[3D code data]
(begin)
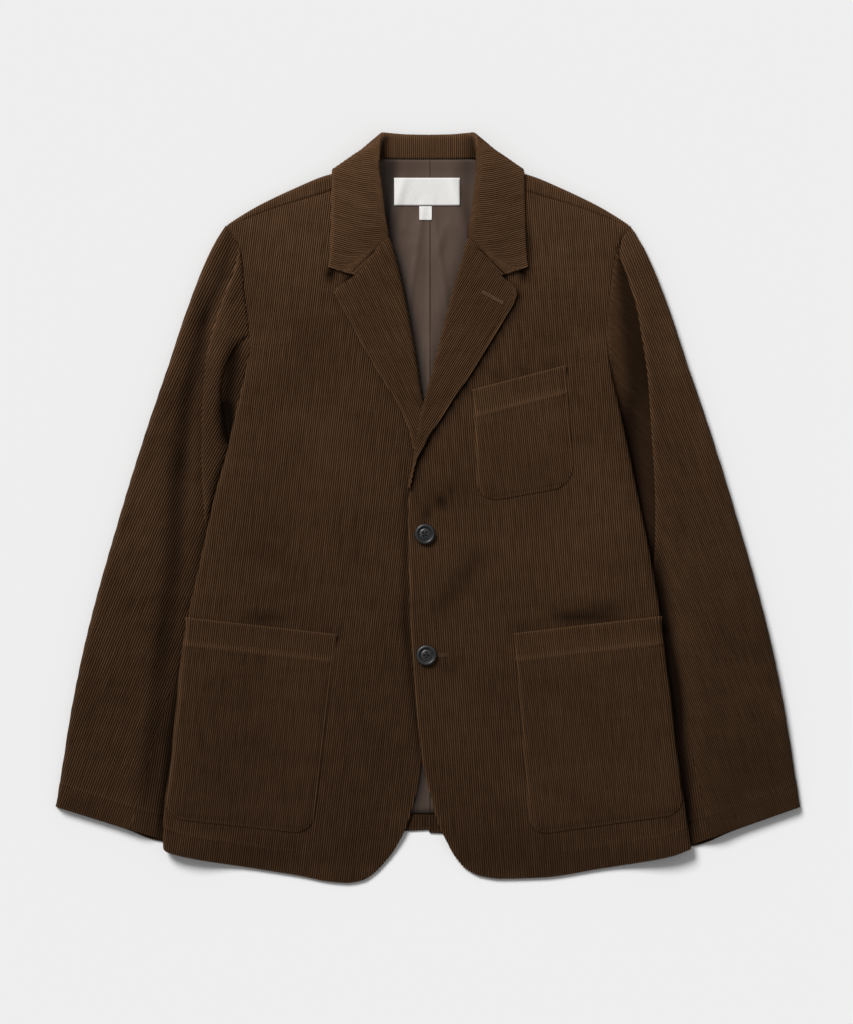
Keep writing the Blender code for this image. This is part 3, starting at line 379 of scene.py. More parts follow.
LINING_CREASES = table(
    Fold, (24, 348, 46, 270, 5, 1.4), (34, 350, 50, 296, 4, -1.2), (12, 318, 34, 244, 4, -1.4),
    (6, 306, 22, 200, 3, 1.2), (22, 304, 8, 262, 4, 1.0), (4, 240, 10, 150, 3, -1.0),
    (10, 296, 40, 288, 3, 0.9), (8, 268, 30, 262, 3, -0.8), (6, -230, 26, -330, 8, 0.8),
)
# Painted shade on the pile, in hollows and folds and where parts would cast shadows: the height here is how
# dark it is
BODY_PAINTED_SHADE = {
    Side.LEFT: table(
        Fold, (70, 238.5, 108, 249.5, 3.5, 1.2), (105, 296, 107, 250, 3.5, 0.6),
        (92, -124, 240, -108, 4, 0.35), (46, 131, 144, 156, 4, 0.30), (-5, -8, 27, 18, 4, 0.60),
        (6, -112, 60, -42, 13, 0.30), (132, -113, 200, -105, 7, 0.50), (12, -163, 30, -166, 5, 0.35),
    ),
    Side.RIGHT: table(
        Fold, (108, 247, 72, 237, 3.5, 1.2), (100, -124, 190, -113, 4, 0.40),
        (23, 24, 24, -130, 5, 0.40), (24, -120, 8, -260, 5, 0.40),
    ),
}
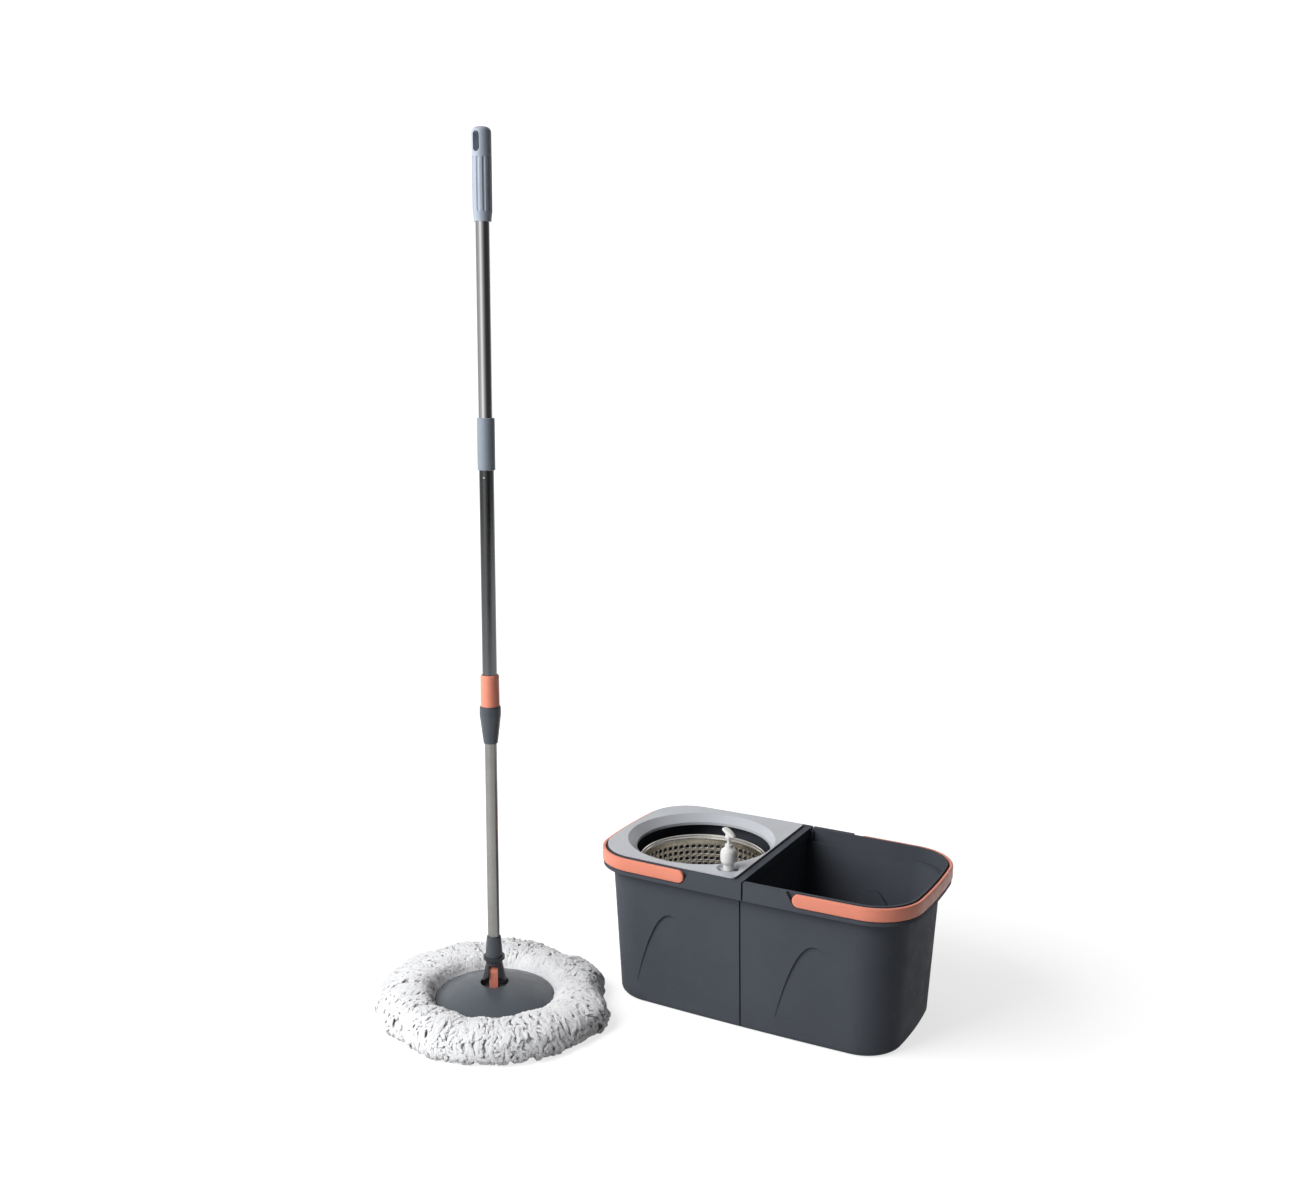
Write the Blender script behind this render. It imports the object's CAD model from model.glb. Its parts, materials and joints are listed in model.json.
(end)
Given exercise: Return all of the entries word for word.

Exercise response:
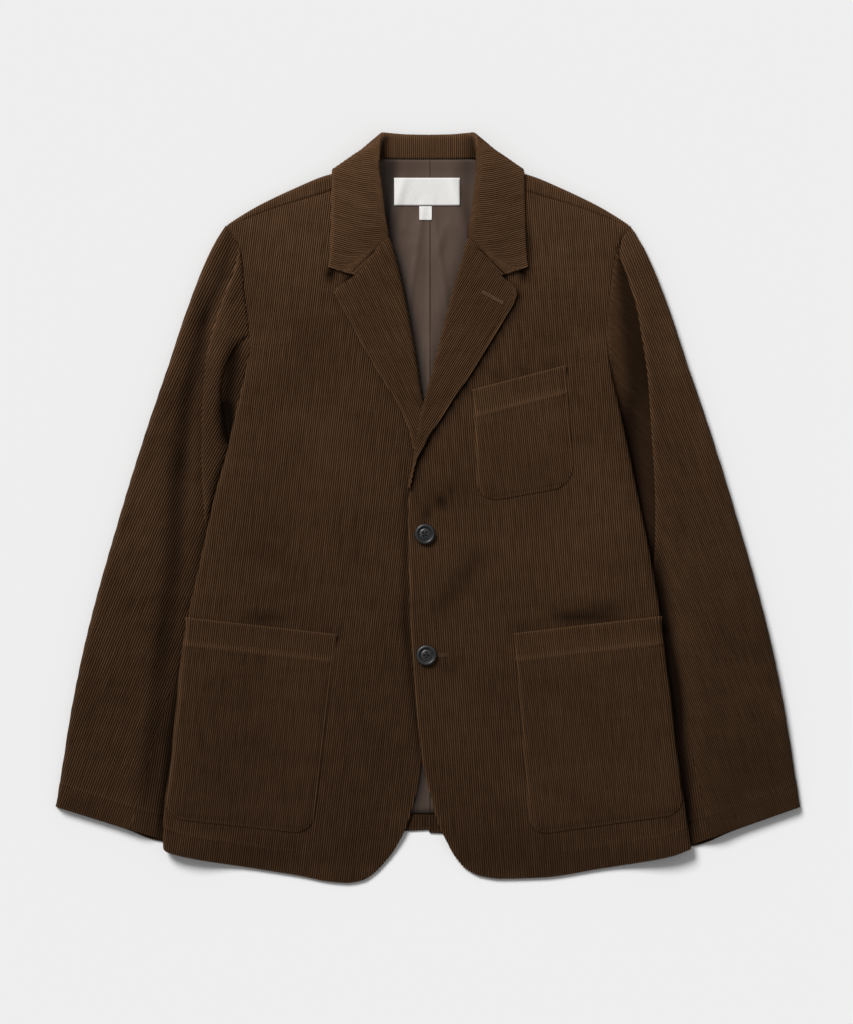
Keep writing the Blender code for this image. This is part 3, starting at line 379 of scene.py. More parts follow.
LINING_CREASES = table(
    Fold, (24, 348, 46, 270, 5, 1.4), (34, 350, 50, 296, 4, -1.2), (12, 318, 34, 244, 4, -1.4),
    (6, 306, 22, 200, 3, 1.2), (22, 304, 8, 262, 4, 1.0), (4, 240, 10, 150, 3, -1.0),
    (10, 296, 40, 288, 3, 0.9), (8, 268, 30, 262, 3, -0.8), (6, -230, 26, -330, 8, 0.8),
)
# Painted shade on the pile, in hollows and folds and where parts would cast shadows: the height here is how
# dark it is
BODY_PAINTED_SHADE = {
    Side.LEFT: table(
        Fold, (70, 238.5, 108, 249.5, 3.5, 1.2), (105, 296, 107, 250, 3.5, 0.6),
        (92, -124, 240, -108, 4, 0.35), (46, 131, 144, 156, 4, 0.30), (-5, -8, 27, 18, 4, 0.60),
        (6, -112, 60, -42, 13, 0.30), (132, -113, 200, -105, 7, 0.50), (12, -163, 30, -166, 5, 0.35),
    ),
    Side.RIGHT: table(
        Fold, (108, 247, 72, 237, 3.5, 1.2), (100, -124, 190, -113, 4, 0.40),
        (23, 24, 24, -130, 5, 0.40), (24, -120, 8, -260, 5, 0.40),
    ),
}
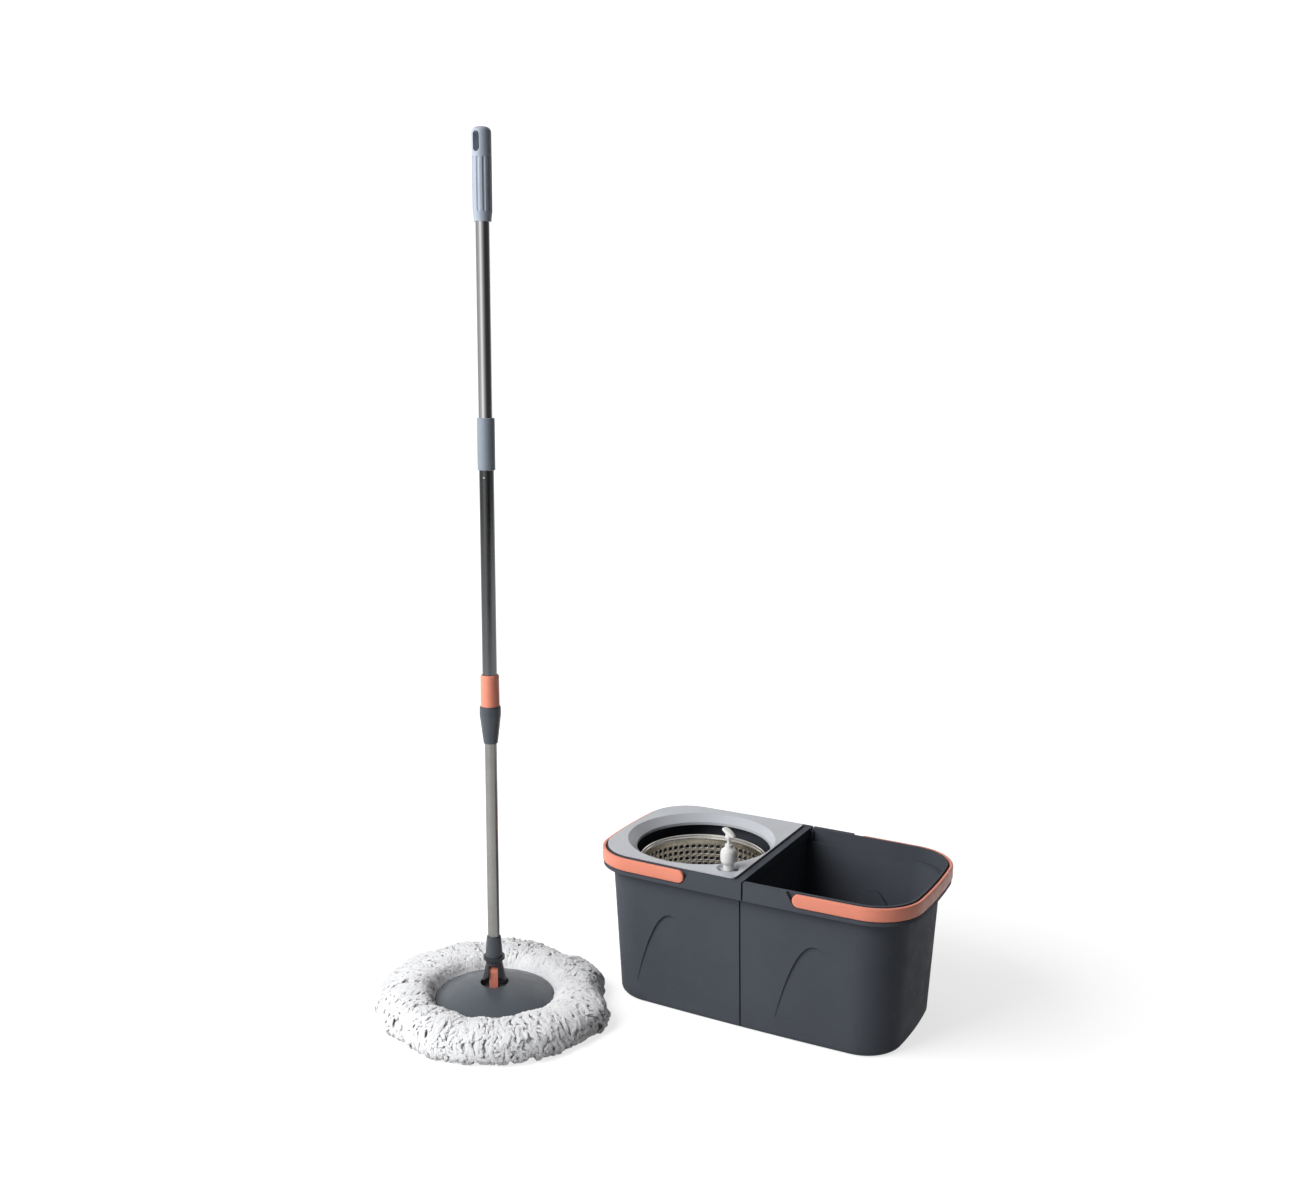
Write the Blender script behind this render. It imports the object's CAD model from model.glb. Its parts, materials and joints are listed in model.json.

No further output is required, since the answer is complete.